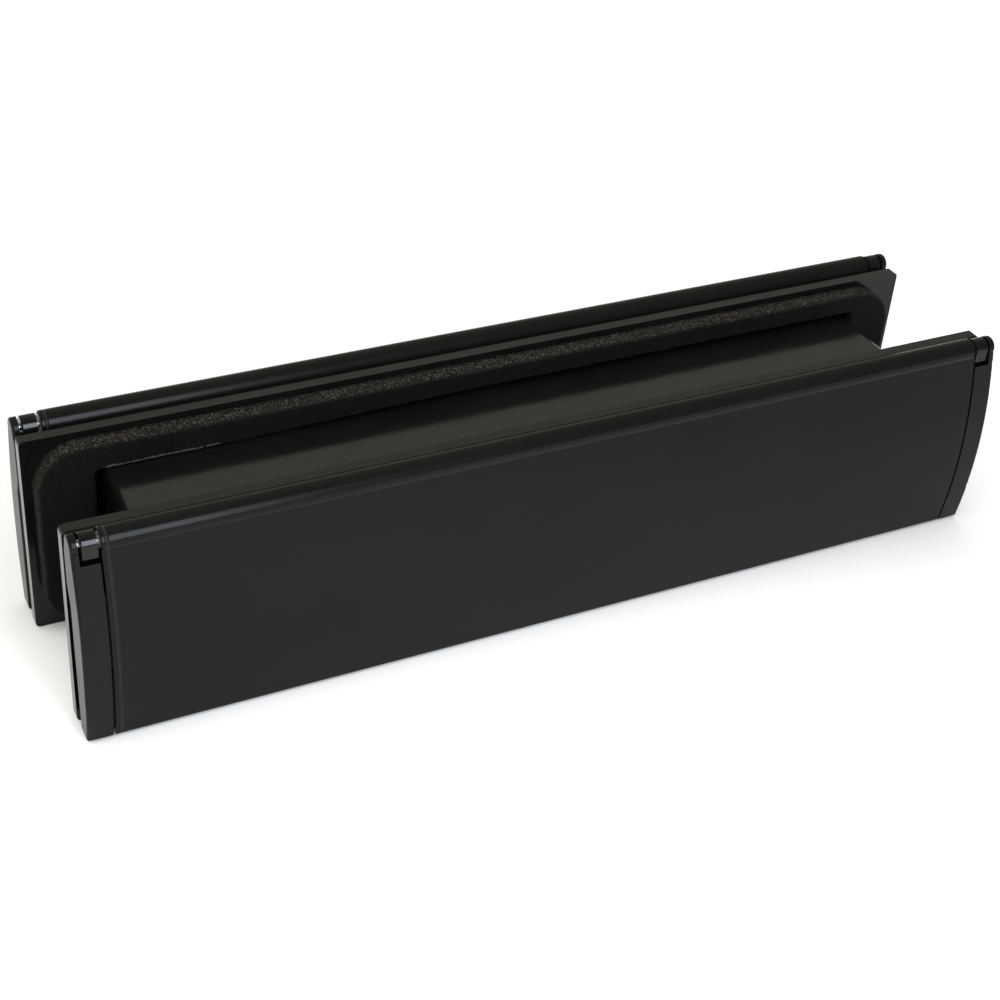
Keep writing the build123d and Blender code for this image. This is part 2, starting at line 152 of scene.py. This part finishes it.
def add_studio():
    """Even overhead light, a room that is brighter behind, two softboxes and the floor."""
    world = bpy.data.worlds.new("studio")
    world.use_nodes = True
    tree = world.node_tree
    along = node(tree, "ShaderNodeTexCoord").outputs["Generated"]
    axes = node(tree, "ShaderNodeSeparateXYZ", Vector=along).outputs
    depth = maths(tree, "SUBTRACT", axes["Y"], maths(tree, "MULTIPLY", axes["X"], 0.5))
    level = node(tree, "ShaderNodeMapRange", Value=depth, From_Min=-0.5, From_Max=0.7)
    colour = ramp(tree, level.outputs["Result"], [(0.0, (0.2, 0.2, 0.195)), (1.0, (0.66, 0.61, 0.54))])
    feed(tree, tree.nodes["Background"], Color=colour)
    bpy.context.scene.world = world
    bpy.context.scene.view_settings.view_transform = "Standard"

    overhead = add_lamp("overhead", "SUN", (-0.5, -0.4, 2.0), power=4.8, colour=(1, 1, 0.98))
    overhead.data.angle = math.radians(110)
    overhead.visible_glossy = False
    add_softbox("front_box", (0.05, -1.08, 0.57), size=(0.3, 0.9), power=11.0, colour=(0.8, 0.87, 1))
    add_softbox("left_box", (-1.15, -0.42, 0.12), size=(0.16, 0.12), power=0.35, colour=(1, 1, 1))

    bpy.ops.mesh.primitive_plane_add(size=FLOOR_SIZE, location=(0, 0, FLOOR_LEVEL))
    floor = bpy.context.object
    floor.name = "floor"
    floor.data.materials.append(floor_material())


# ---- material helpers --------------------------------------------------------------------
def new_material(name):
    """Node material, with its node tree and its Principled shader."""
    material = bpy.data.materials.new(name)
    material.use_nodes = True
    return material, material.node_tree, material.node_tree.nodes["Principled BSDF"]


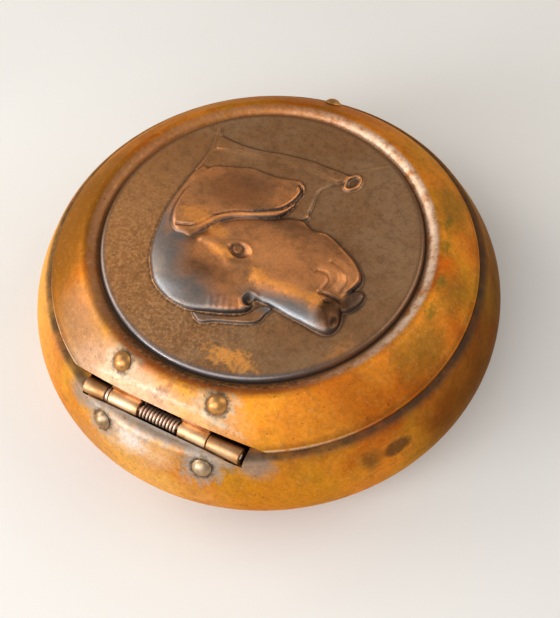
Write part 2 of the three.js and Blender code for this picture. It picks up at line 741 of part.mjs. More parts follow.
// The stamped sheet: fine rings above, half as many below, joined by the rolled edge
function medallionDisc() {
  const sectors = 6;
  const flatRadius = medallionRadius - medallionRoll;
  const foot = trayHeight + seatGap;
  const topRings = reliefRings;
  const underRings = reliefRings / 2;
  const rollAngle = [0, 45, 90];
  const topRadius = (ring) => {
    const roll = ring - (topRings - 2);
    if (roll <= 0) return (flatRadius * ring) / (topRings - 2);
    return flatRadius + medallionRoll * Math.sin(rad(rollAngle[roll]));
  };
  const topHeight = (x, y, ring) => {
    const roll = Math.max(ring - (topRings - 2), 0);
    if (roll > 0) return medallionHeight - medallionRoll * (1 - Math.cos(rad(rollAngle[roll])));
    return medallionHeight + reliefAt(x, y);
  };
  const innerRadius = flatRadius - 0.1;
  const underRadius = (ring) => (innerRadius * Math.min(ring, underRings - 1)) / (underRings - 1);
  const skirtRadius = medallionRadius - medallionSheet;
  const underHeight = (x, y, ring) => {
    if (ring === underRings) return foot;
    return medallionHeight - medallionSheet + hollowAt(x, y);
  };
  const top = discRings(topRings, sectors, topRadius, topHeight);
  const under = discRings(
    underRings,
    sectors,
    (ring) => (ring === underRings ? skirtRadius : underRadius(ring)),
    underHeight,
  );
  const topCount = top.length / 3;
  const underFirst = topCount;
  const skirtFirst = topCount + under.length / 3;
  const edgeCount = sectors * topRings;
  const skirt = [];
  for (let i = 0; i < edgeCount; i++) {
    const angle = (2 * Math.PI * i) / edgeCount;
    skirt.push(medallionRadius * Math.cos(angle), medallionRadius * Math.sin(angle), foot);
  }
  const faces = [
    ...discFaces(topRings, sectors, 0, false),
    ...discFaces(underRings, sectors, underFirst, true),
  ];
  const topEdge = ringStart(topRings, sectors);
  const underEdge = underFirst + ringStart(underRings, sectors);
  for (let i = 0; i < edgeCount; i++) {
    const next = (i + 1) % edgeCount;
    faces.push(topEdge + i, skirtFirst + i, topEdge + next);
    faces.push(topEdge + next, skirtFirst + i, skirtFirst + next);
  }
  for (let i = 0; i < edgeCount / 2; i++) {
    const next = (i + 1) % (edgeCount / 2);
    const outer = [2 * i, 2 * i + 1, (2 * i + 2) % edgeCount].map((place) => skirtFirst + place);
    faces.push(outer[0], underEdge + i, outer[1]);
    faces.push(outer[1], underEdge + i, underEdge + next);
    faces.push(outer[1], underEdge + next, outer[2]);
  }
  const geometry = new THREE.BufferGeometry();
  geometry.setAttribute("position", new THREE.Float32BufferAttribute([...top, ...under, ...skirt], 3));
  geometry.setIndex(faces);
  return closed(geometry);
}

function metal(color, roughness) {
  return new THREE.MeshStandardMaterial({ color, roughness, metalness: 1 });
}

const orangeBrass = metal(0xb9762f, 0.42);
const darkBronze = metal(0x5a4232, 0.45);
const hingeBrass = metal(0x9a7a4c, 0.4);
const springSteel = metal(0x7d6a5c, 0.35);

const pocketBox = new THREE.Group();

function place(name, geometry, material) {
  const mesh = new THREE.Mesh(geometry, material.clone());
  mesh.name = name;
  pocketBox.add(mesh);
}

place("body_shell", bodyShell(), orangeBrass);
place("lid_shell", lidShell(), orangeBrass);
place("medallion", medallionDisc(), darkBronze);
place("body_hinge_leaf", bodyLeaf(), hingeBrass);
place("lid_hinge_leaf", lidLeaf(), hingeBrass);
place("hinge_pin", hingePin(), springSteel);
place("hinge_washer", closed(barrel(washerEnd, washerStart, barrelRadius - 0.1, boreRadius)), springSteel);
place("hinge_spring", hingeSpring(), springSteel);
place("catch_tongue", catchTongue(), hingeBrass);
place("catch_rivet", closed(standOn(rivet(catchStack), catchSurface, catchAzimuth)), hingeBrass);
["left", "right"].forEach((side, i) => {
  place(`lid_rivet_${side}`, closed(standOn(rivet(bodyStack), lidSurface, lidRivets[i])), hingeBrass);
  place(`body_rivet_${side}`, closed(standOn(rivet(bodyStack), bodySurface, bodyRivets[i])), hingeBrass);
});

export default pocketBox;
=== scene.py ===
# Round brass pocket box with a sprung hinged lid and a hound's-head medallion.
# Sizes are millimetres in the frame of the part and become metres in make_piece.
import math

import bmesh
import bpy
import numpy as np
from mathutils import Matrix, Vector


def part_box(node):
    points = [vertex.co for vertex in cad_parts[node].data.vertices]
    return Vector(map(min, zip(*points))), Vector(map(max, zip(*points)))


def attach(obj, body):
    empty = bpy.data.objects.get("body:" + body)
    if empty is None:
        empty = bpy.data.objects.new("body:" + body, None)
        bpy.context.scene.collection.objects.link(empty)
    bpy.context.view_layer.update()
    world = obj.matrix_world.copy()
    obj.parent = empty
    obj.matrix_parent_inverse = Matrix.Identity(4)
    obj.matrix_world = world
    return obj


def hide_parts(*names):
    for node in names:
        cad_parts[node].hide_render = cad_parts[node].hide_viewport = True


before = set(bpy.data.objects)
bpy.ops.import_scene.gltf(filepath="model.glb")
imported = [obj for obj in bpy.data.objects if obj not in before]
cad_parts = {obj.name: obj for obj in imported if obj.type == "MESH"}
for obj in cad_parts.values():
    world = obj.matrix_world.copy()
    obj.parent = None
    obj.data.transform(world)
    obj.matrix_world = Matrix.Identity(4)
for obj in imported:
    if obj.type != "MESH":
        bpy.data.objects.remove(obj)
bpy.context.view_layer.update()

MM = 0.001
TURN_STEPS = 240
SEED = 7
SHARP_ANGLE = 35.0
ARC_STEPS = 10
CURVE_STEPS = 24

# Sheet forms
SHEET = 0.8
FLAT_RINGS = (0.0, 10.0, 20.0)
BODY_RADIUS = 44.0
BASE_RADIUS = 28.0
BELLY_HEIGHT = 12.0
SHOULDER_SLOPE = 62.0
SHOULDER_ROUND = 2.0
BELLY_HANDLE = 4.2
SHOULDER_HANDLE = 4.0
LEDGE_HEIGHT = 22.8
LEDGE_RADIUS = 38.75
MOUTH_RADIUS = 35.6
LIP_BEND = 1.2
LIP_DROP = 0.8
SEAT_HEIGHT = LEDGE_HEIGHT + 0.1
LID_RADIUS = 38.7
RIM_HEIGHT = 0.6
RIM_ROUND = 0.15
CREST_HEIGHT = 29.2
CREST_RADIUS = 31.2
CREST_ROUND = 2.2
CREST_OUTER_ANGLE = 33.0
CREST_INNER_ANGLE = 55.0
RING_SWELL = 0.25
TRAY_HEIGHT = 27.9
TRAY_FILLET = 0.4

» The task
Copy out each line of the records where the string "Identity" appears.

» Worked answer
    obj.matrix_parent_inverse = Matrix.Identity(4)
    obj.matrix_world = Matrix.Identity(4)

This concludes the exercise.